Como estaba sola, tuvo que enfrentarse a ello en carne y hueso, sin ningún apoyo. Hacía años que no se contactaba con su madre y su padre la había abandonado de pequeña. Después de una larga terapia física y psicológica, además de descartar cualquier embarazo indeseado, le dieron de alta dos semanas después.

Ese fue el primer día de las pesadillas. En ellas, revivía el atroz evento una y otra vez; cuatro hombres bajaban del auto, comenzaban a rodearla y a lanzar sus peores galanterías. Cuando se sintió amenazada intentó prender su auto pero fue en vano.  Uno de ellos rompió el vidrio, y la jalo de un brazo, la llevaron lejos de la carretera, cerca de los bosques. Forcejeó y grito por ayuda. Nadie nunca vino y la noche fue testigo de sus gritos.

Al despertar, a la mañana siguiente, sentía como el estómago se le revolvía. Corría al baño y vaciaba lo poco que había comido la noche anterior para después sentarse en el helado piso de cerámica. Deseaba cambiar su historia, pero como en las pesadillas, era imposible.

No podía cambiar nada, y la ira poco a poco fue reemplazando la miseria.  Quería venganza, y justicia, y esos dos anhelos, lentamente fueron consumiendo lo poco que de ella quedaba. 

En sus pesadillas siempre era un testigo invisible de lo que le había sucedido. Toda esa violencia que aún marcaba su alma encendía un fuego desconocido que pronto iba a renacer. Conforme pasaron los meses, las pesadillas empeoraron, como una tormenta que se estaba desatando en su alma.

Angustiada buscó ayuda profesional. El siquiatra le recomendó varios medicamentos con prescripción que le ayudarían a dormir, en conjunto con una serie de sesiones psicológicas mediante un grupo de apoyo para víctimas en su condición.

 Víctimas. 

Eso eran para la sociedad. Ella era una víctima más en el sistema.

Cinco meses después del ataque, capturaron a sus agresores sexuales. Todos fueron a juicio pero por insuficiencia de pruebas (semen, sangre en sus uñas) y negligencia del sistema judicial; tres de ellos salieron libres.

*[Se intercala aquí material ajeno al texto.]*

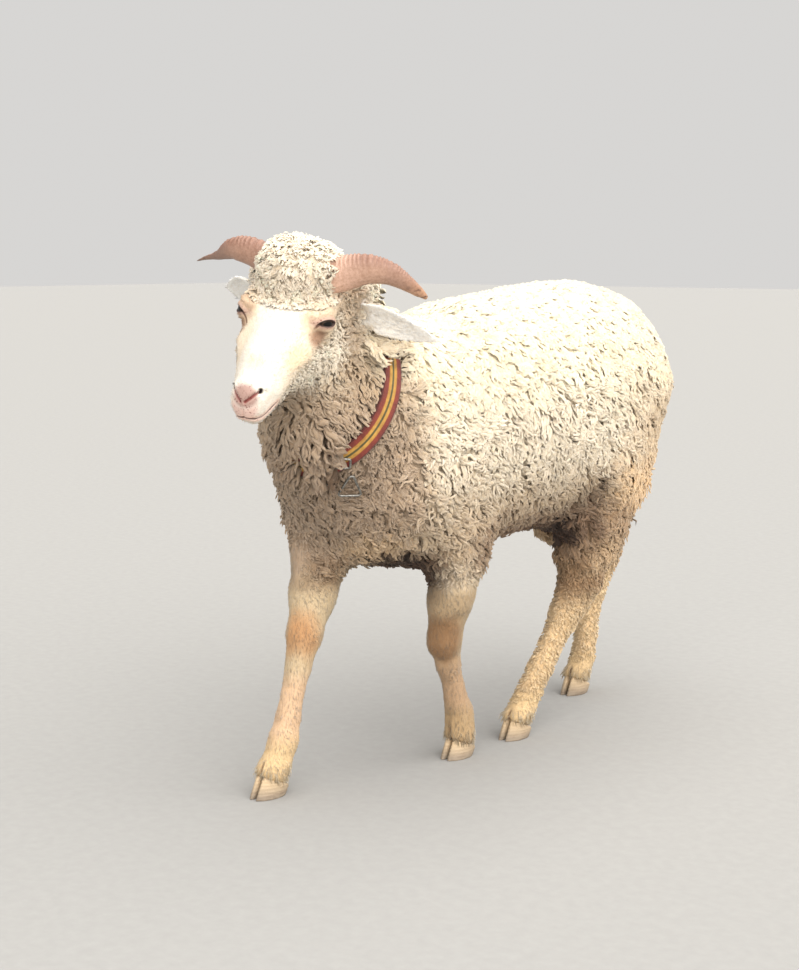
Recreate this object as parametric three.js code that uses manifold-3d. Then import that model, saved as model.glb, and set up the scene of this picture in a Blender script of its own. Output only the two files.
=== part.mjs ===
// A young horned sheep, life size, in mid-walk: a still display model.
//
// The animal is one smooth body described by a distance field, in millimetres. The field is
// turned into facets and parted by thin cuts into head, neck, trunk, tail and legs. Horns,
// ears, eyes, claws and the collar are solids of their own that meet it.
// Design frame: the sheep faces -Y, its left side is +X, up is +Z and the floor is Z = 0.

import * as THREE from 'three';
import Module from 'manifold-3d';
import { mergeVertices } from 'three/addons/utils/BufferGeometryUtils.js';

const wasm = await Module();
wasm.setup();

// ---------------------------------------------------------------- driving dimensions

const GAP = 0.3; // clearance between neighbouring solids
const BARREL_HALF_WIDTH = 148;
const LEG_CUT_HEIGHT = 288; // the legs are parted from the trunk here
const EYE = { at: [50, -3, 0], radius: 15 };
const HORN = {
  root: [63, 40, 54], reach: 101, sweep: 35, tall: 25, deep: 18,
  stations: [-0.2, 0, 0.3, 0.56, 0.82, 1], // along the reach, where each rise below is given
  left: { slim: 1, tip: 0.28, rises: [-7, 0, 9, 5, -13, -30] },
  right: { slim: 0.86, tip: 0.08, rises: [0, 8, 7, -9, -21, -32] },
};
const EAR = {
  root: [69, 74, -8], length: 126, halfWidth: 25, thickness: 4, sag: 7,
  left: { along: [0.92, 0.27, -0.28], facing: [0, -0.97, -0.2] },
  right: { along: [-0.74, 0.64, -0.2], facing: [-0.3, -0.9, -0.2] },
};
const COLLAR = {
  centre: [12, 84, 575], facing: [0.24, -0.88, 0.4], width: 25, thickness: 3, clear: 1, stations: 32,
  gather: 13, // how much further forward the strap lies under the throat
};
const WIRE = { radius: 1.6, sides: 6, clear: 6.5 }; // clear: the wire's middle above the fleece

// The rings of the collar, each at a place on the chest given across and up.
const TRIANGLE_RING = { half: 15, drop: 32, corner: 4, at: [66, 451] };
const ROUND_RING = { radius: 13, points: 16, at: [42, 450] };
const BUCKLE = { half: 9, drop: 7, corner: 3, at: [66, 469] };
const CLAW = { length: 50, width: 20, cleft: 4, toeHeight: 34, heelHeight: 18 };

// The joints of each leg from the top down. The right fore and left hind feet lead.
const FORELEGS = {
  right: {
    shoulder: [-70, 142, 430], elbow: [-74, 150, 330], knee: [-46, 82, 212],
    fetlock: [-43, 36, 74], foot: [-42, 0, 0],
  },
  left: {
    shoulder: [80, 180, 430], elbow: [78, 272, 330], knee: [48, 274, 186],
    fetlock: [39, 320, 68], foot: [37, 314, 0],
  },
};
const HINDLEGS = {
  left: {
    hip: [82, 676, 540], stifle: [96, 575, 410], hock: [66, 592, 232],
    fetlock: [44, 490, 70], foot: [40, 450, 0],
  },
  right: {
    hip: [-82, 690, 540], stifle: [-92, 672, 390], hock: [-62, 822, 230],
    fetlock: [-48, 764, 62], foot: [-46, 732, 0],
  },
};

// Where the head is held, between the eyes: turned to its left, dipped and tilted, in degrees.
const HEAD_AT = [28, -22, 661];
const HEAD_TURN = { left: 20, down: 18, tilt: 9 };

// The tail block, which parts the tail from the rump, and the usual facet size of each part.
const TAIL_BLOCK = { size: [110, 200, 290], at: [0, 917, 495], lean: -0.06 };
const FACET = { head: 14, neck: 31, trunk: 38.6, tail: 22, leg: 18 };

const steps = (count) => Array.from({ length: count }, (_, i) => i);

// ---------------------------------------------------------------- distance fields

const smoothMin = (a, b, k) => {
  const h = Math.max(k - Math.abs(a - b), 0) / k;
  return Math.min(a, b) - (h * h * k) / 4;
};

const blend = (k, ...fields) => (x, y, z) =>
  fields.reduce((d, field) => smoothMin(d, field(x, y, z), k), 1e4);

const ball = ([cx, cy, cz], [rx, ry, rz]) => {
  const least = Math.min(rx, ry, rz);
  return (x, y, z) =>
    (Math.hypot((x - cx) / rx, (y - cy) / ry, (z - cz) / rz) - 1) * least;
};

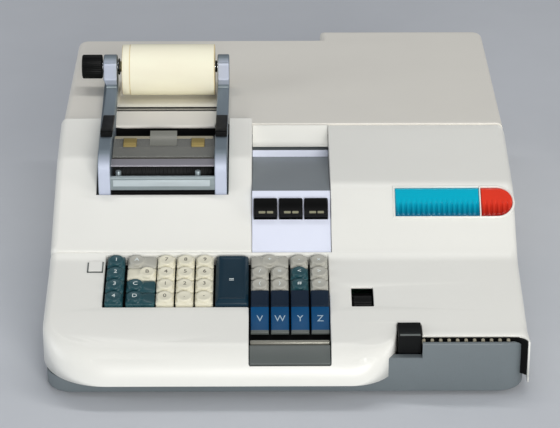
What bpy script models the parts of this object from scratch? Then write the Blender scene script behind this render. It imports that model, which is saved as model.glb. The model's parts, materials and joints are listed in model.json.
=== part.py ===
"""Programmable desktop printing calculator, built as separate closed parts.

Metres. +Z is up, +X is to the right of the person using it, the front faces -Y.
Depths are measured backwards from the front face of the base tray.
"""
import math

import bmesh
import bpy
from mathutils import Matrix, Vector

# Overall size
WIDTH = 0.480                 # over the covers
LIP_OVERHANG = 0.019          # the brow of the front cover stands this far before the tray
REAR_LEFT = 0.5745            # depth of the back of the rear cover, left of the step
REAR_RIGHT = 0.602            # and right of the step
FRONT_Y = (LIP_OVERHANG - REAR_RIGHT) / 2   # world Y of the tray's front face, centring the whole
GAP = 0.0005                  # clearance between pieces that touch in the real machine
COVER = 0.004                 # thickness of the cast covers
BROW_HEM = 0.0218             # height of the brow's lower edge, and of the hem left of it
SIDE_HEM = 0.0105             # height of the other covers' lower edges
SEAM = 0.322                  # depth where the front covers end and the rear cover starts
SIDES = 20                    # facets of a round piece

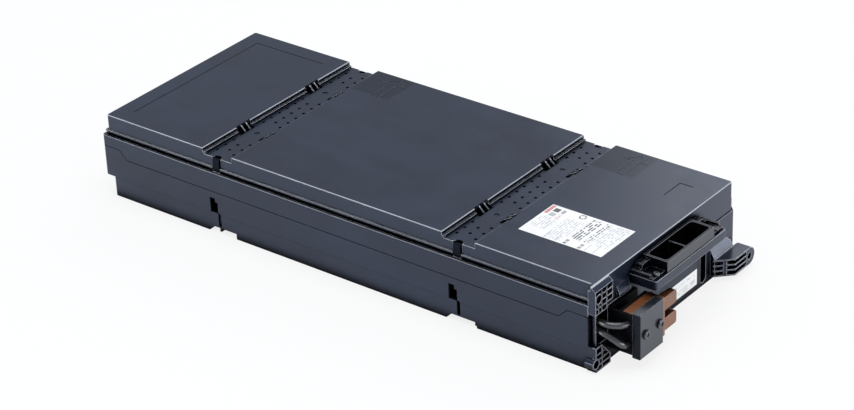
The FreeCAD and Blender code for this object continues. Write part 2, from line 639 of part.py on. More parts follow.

No podía crearlo. Estaba ahí, había dado testimonio de lo ocurrido, pero nadie le creyó. Tan solo culparon a uno de ellos, el más violento, porque le había mordido en un hombro. Cuando llegó a casa, tiro todo lo que podía: los vasos, las macetas, las decoraciones de la pared. La ira la consumía y el dolor emocional se acrecentó.